Return verbatim everything from the first line through the line that contains "# component side, Z up.", and stop there.

## begin Material provided

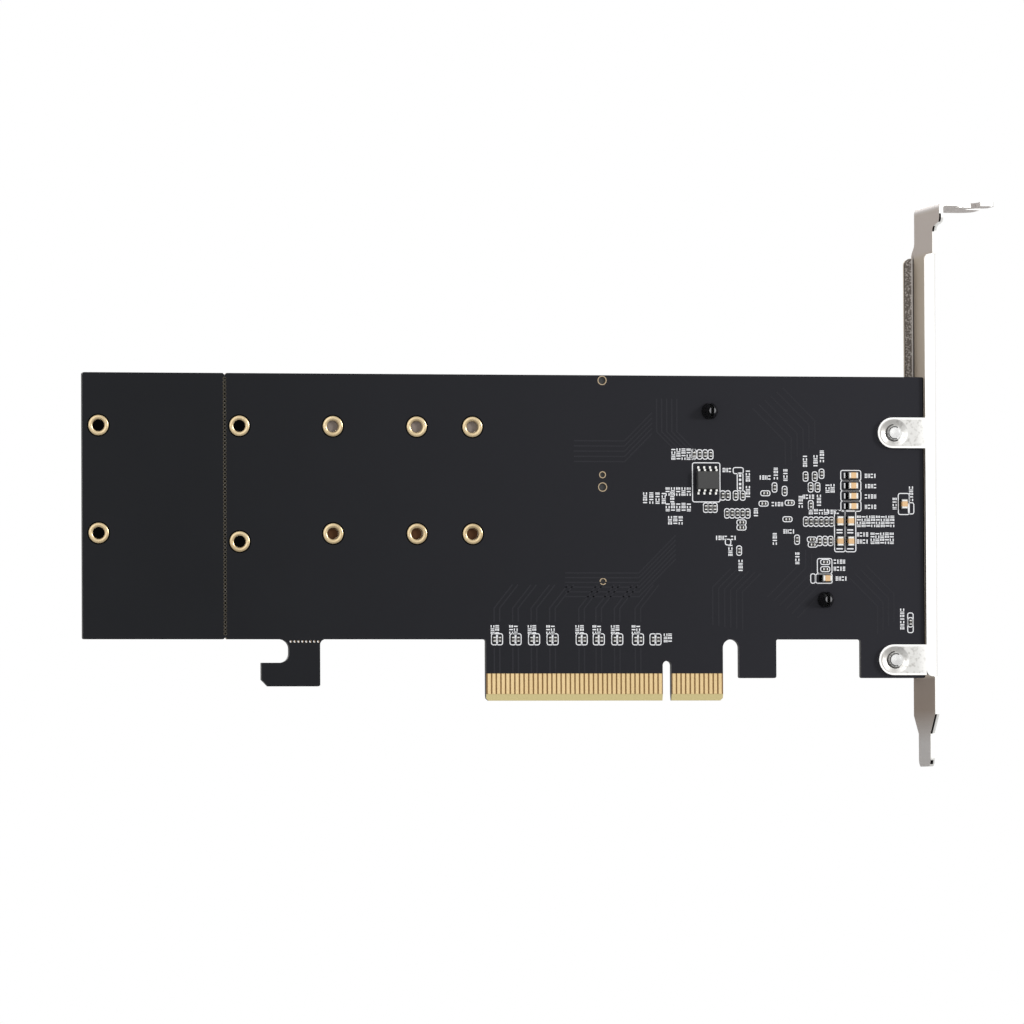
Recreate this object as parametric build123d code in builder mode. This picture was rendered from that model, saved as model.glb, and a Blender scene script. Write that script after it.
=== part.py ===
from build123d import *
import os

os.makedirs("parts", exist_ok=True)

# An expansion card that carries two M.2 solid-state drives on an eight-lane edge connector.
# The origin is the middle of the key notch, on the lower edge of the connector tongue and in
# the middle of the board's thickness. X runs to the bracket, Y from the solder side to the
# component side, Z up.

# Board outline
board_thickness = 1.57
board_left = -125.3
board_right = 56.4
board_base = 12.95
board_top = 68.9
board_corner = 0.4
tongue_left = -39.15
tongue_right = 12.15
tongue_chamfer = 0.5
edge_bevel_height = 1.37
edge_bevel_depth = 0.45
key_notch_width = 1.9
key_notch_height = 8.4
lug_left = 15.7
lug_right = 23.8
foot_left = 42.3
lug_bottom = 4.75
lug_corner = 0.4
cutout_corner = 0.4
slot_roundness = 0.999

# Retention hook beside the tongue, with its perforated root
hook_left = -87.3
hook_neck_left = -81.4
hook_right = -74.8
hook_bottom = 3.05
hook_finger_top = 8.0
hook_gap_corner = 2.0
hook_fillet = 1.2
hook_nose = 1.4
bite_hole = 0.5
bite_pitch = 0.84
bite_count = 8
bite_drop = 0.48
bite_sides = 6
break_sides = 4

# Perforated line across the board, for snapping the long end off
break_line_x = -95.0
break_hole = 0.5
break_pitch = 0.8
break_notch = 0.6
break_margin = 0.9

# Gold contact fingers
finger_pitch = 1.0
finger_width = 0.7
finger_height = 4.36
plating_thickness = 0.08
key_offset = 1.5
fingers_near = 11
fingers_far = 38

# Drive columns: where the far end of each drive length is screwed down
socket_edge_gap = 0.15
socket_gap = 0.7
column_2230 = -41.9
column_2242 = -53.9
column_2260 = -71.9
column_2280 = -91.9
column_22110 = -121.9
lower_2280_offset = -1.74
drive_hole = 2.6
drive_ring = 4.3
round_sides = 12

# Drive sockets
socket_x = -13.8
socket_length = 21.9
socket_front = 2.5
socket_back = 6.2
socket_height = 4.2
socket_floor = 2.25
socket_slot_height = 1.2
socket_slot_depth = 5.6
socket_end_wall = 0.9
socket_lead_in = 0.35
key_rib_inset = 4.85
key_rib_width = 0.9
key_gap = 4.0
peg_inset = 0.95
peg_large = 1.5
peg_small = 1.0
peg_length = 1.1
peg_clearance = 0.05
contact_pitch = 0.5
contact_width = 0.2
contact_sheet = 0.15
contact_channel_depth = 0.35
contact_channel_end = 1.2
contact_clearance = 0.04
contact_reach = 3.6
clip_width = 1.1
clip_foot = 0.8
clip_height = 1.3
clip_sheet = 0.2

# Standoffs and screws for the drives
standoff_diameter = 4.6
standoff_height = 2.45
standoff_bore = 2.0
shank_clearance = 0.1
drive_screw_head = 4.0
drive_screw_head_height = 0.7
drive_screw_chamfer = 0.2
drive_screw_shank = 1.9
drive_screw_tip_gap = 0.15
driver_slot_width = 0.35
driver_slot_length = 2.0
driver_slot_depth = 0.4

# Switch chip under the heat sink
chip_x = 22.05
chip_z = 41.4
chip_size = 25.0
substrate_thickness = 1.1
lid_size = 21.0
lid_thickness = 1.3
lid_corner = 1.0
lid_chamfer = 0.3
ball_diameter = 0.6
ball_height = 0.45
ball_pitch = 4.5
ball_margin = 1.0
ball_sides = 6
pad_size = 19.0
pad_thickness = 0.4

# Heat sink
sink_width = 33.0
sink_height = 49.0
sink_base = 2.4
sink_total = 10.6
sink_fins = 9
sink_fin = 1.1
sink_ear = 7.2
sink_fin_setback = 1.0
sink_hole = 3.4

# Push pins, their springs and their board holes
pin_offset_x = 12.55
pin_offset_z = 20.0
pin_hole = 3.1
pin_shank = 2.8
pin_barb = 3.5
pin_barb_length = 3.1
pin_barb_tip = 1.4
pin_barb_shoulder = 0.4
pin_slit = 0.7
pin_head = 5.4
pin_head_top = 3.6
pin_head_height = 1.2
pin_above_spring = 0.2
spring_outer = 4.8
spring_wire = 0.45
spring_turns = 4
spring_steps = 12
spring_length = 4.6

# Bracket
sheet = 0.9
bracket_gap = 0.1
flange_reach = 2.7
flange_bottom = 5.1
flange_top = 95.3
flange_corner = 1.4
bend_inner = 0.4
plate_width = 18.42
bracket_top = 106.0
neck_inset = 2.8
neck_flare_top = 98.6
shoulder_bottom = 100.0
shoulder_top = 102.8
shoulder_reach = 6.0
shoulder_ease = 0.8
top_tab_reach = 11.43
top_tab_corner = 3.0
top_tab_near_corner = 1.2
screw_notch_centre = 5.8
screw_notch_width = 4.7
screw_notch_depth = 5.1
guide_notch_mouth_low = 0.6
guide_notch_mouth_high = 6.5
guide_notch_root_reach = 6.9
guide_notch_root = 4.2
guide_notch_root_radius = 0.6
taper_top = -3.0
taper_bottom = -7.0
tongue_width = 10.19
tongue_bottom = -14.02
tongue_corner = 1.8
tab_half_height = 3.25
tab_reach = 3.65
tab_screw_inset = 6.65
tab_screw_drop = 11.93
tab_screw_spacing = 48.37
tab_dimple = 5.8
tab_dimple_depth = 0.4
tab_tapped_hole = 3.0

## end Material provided

## Full solution
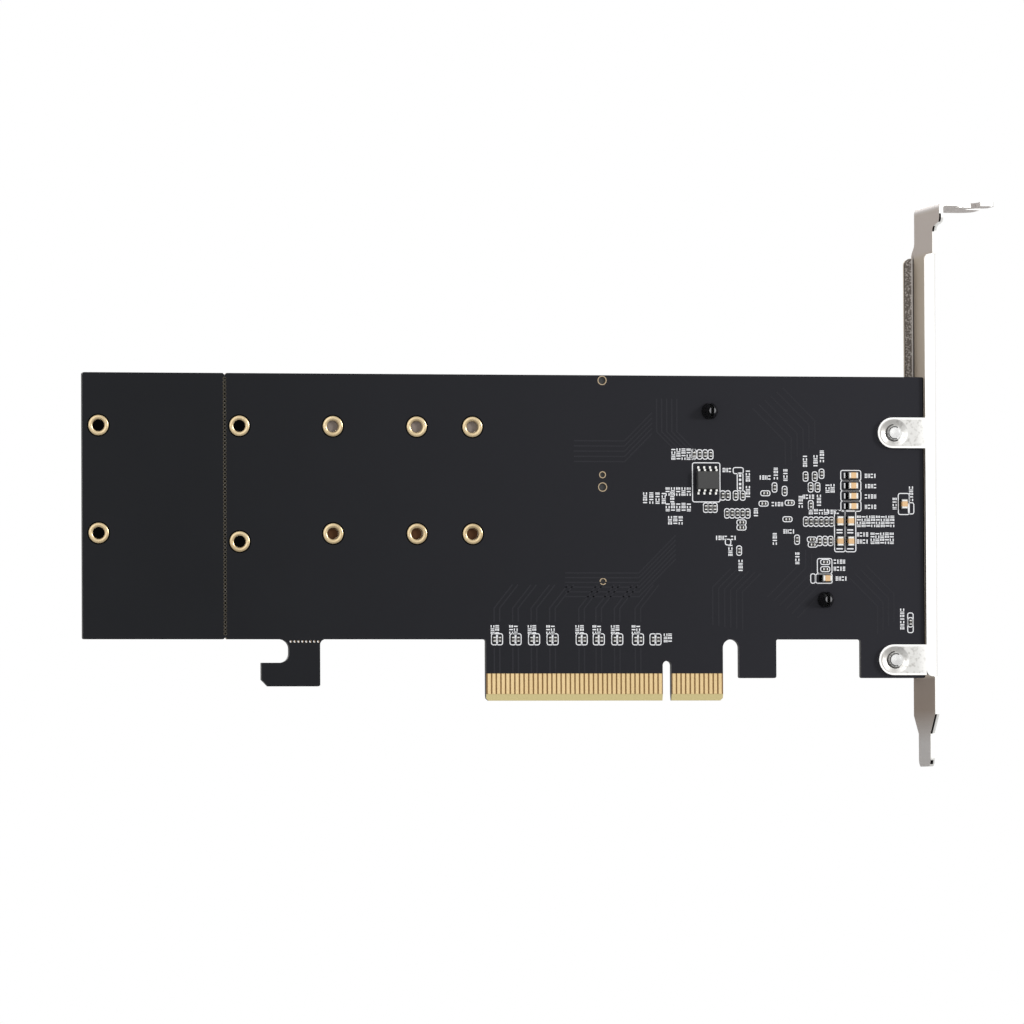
Recreate this object as parametric build123d code in builder mode. This picture was rendered from that model, saved as model.glb, and a Blender scene script. Write that script after it.
=== part.py ===
from build123d import *
import os

os.makedirs("parts", exist_ok=True)

# An expansion card that carries two M.2 solid-state drives on an eight-lane edge connector.
# The origin is the middle of the key notch, on the lower edge of the connector tongue and in
# the middle of the board's thickness. X runs to the bracket, Y from the solder side to the
# component side, Z up.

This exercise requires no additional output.